Justice4Grenfell is bringing the names of the 72 Grenfell Tower victims back into the news on the third anniversary of the tragedy.
The organisation, which formed in 2017 to fight for justice on behalf of Grenfell Tower victims and survivors, asked The Mail on Sunday, The Sun on Sunday and The Sunday Times to donate column space in print on Sunday to remember the people who lost their lives. The names created a typographical tower to serve as a memorial for those who died and a reminder that the community is still seeking justice.
Outdoor media companies such as Ocean Outdoor, Open Media, Jack Arts and London Lites have also donated billboard sites across London to display the tower of names. Locations include Wembley, Kensington, Ladbroke Grove and Holland Park, which are all within close proximity to Grenfell Tower.
Justice4Grenfell is encouraging the public to show solidarity and demand justice by sharing the images from the campaign on social media with the hashtag #Justice4Grenfell.
The work was created by Ben Edwards and Guy Hobbs at Bartle Bogle Hegarty London. Electric Glue is the media agency.
Sunday (14 June) marks three years since the Grenfell Tower fire, which killed 72 people and left 293 without a home – the UK's deadliest residential fire since World War II. Yet the victims have largely fallen out of the news agenda and the government’s slow response to the disaster was further postponed by Covid-19. The public inquiry, which had already been delayed by some witnesses threatening to withhold evidence, was halted in March and is not due to resume until 6 July, meaning criminal charges may not even be considered until 2022.

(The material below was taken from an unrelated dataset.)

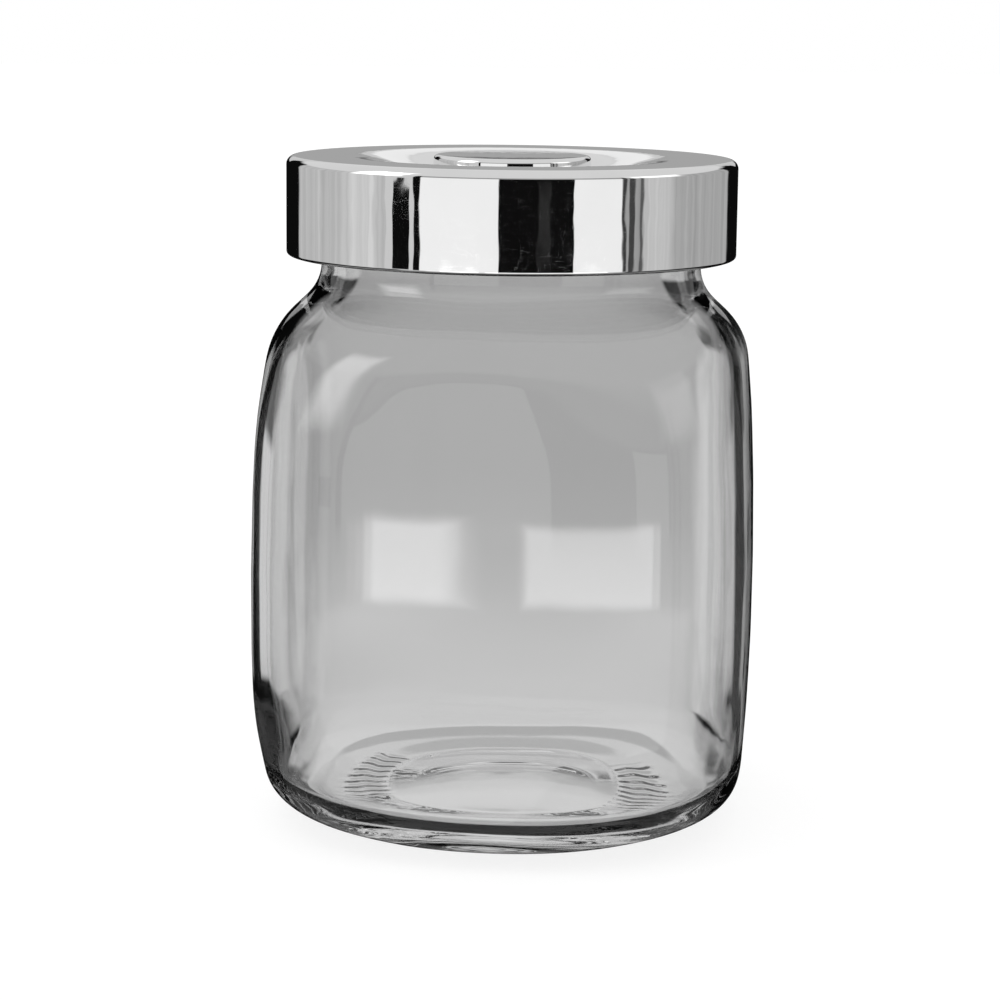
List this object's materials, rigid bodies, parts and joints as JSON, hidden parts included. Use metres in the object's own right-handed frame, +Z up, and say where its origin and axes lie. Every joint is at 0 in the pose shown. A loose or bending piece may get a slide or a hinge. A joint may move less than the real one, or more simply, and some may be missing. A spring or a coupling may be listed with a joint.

At least 300 tower blocks in England still have similar cladding systems to those that spread the fire at Grenfell.
Yvette Williams, Justice4Grenfell co-founder and co-ordinator, said: "Grenfell is a symptom of urgent issues within our society. In the three years since Grenfell, the local community has been turned upside down and remains in limbo, whilst those responsible continue to evade responsibility or criminal justice. The devaluation and marginalisation of certain groups often pay the high price for corporate and/or ideological failures that are then deemed too expensive or politically inconvenient to rectify.
"The current Covid-19 pandemic has now led the entire country to experience what it feels like to face a crisis and be met with a response from the authorities that is dangerously inadequate and incoherent. The murder of George Floyd in the US lays wide open the systemic discrimination that many face. What happened at Grenfell is a mirror of everything that is wrong with our society. We cannot bring 72 beautiful people back. But we can force change to ensure these ills never happen again."
In 2018, one year after the tragedy, Justice4Grenfell and BBH drove three billboards across London to demand justice, in a stunt inspired by the film Three Billboards Outside Ebbing, Missouri. On the second anniversary, the organisation took over London Fashion Week with a protest on the catwalk.